Adding an Object Set for Stream File Data

The stored procedure is in the DB2® schema to add an object set for stream file data.

ADD_IFS_STMF_OBJECT_SET

Authorization

This stored procedure is created with public authority *EXCLUDE and is owned by the creator of the text search collection.

The procedure will adopt the authority of the text search collection owner's profile. Authority can be granted to other users to allow them to execute the procedure.

Syntax

This procedure allows a user to add an object set of stream files (STMF) in the Integrated File System (IFS).

Add an object set for stream file data (stream files in IFS):

Read syntax diagramSkip visual syntax diagramADD_IFS_STMF_OBJECT_SET (stmf_expression_string,output_set_id)

The schema qualifier is the name of the text search collection.

Parameters

stmf_expression_string
This parameter contains an absolute path to a directory containing the files that will be indexed.

This must be a valid directory (type *DIR) on a file system that is accessible. Stream file objects (type *STMF) within this directory will be indexed. The path name should be absolute and should not contain any regular expressions.

The data type for this parameter is VARCHAR(32000)

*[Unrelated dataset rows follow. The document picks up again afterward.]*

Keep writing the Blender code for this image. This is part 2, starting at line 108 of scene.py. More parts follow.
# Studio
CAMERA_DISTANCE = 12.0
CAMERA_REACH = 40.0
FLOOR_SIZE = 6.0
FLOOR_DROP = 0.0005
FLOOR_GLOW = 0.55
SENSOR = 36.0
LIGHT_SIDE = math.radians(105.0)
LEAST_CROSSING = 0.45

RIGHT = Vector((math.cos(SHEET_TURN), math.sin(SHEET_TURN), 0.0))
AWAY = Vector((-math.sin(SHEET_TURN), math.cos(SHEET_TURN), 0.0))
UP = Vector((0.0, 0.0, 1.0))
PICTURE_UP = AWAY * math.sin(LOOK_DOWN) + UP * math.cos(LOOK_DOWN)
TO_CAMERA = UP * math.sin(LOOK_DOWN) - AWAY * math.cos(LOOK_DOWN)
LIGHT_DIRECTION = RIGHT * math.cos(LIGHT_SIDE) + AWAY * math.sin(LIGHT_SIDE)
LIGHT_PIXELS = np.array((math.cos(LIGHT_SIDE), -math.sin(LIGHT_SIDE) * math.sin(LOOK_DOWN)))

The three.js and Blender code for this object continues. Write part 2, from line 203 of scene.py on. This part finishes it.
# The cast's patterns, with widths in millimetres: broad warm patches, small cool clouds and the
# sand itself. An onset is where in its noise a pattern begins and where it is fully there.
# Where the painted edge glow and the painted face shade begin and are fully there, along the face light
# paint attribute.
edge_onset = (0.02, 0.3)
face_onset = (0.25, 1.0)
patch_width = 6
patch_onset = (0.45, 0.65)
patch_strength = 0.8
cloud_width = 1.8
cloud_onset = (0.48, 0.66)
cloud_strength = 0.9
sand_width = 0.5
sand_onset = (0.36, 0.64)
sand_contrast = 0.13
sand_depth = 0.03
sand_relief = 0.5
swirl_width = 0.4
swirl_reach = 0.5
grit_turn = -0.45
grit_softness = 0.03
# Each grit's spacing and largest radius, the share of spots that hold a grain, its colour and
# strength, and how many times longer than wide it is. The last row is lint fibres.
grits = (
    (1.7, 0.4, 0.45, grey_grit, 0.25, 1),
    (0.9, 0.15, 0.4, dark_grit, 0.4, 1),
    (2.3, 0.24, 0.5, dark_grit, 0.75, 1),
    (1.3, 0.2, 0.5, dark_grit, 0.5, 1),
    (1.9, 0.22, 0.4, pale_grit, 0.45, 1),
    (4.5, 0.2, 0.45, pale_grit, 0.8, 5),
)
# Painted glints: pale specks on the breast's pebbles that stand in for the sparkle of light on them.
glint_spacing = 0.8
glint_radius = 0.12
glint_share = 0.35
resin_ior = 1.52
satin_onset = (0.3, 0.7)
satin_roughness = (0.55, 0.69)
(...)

Stream files contained within the specified directory are indexed.
  • Symbolic links are NOT followed
  • Sub-directories are NOT processed
  • Path names must not be delimited, characters such as '*', '?', etc do not have any special meaning and should not be escaped.
  • Path names may or may not be case sensitive, depending on the attribute of the file system.

A check will be performed when adding the object set to verify that a duplicate set does not already exist in the text search collection. This check does not consider equivalent paths to be duplicate.

In other words the following paths could all represent the same directory, but will be considered unique object sets, furthermore, the objects in those sets will be indexed multiple times as unique objects.
/dir1/DIR2
/dir1//DIR2//
/DIR1/DIR2/  (if file system is case insensitive)
/dir1/DIR2/../DIR2
etc.
output_set_id
Output Integer value that returns the set id for the object set that was added. This value can be used to remove the object set at a later time.

This parameter is optional.

The data type for this parameter is INTEGER.

Special Considerations for Update Processing

Non-existent file systems:

If a directory cannot be located during an update operation, the files associated with that directory will not be removed from the index. This avoids unnecessary re-indexing of documents when a files system is unmounted and later remounted.

If these files need to be removed from the index, several options exist:
  • Issue the remove object set stored procedure against the IFS Stream file object set. This will remove any documents associated with the object set.
  • Issue the REPRIME stored procedure against the collection. All data will be removed from the index, and only files that can be located will be reindexed.
  • Create the directory as an empty directory and issue the update

CCSID Conversion

If the collection's FORMAT is TEXT:
  • The CCSID attribute of the file is used to convert the file's extracted data to UTF-8 for indexing. The CCSID attribute of the file must be correct in order for the file to be correctly indexed.
If the collection's FORMAT is INSO:
  • The data from the file will be extracted from the file and sent to the text search server for processing. No character set conversion will occur, and the CCSID attribute of the file will be ignored. The text search server will use its rich text processing to determine the format and encoding of the document. This can be used to index rich text (such as PDF) files, or ordinary text files. For some plain text documents, it may not be possible for the text search server to determine encoding of the document with enough confidence to index the data. This is more likely for very small documents, but can occur for larger documents that use a wide range of characters as well. If the format and encoding of the file cannot be determined, the file will not be indexed and a document error will be logged.

Authorities to Indexed Objects

When adding an IFS stream file object set, consider the authority requirements to read the stream files carefully. Adopted authorities are not honored when accessing the stream file's data. In addition, scheduled updates run under the user profile that owns the index. See the update stored procedure documentation for information on the authority requirements to indexed objects.

ADD_IFS_STMF_OBJECT_SET_WITH_SUBDIR

The syntax and authority requirement of this stored procedure are similar as ADD_IFS_STMF_OBJECT_SET. With this stored procedure, user can add a directory as an object set to the collection. All the files and subdirectories under this directory will be indexed recursively.

Example

Add an object set to MYCOLLECTION to index all stream files in an IFS directory '/home/ntl/stmf':
> CALL MYCOLLECTION.ADD_IFS_STMF_OBJECT_SET('/home/ntl/stmf');
Add an object set to MYCOLLECTION to index all stream files and subdirectories in an IFS directory '/home/ntl/stmf':
> CALL MYCOLLECTION.ADD_IFS_STMF_OBJECT_SET_WITH_SUBDIR('/home/ntl/stmf');

To add IFS path to a collection from IBM® Navigator for i, follow these steps.

  1. From IBM Navigator for i, expand IBM i Management > System > All Tasks.
  2. On the right panel, select System > OmniFind > Collection List.
  3. Right click the collection and select Properties. On the Object tab, press Add IFS Path button. Choose Include sub-directories to add all sub directories under the specified IFS path.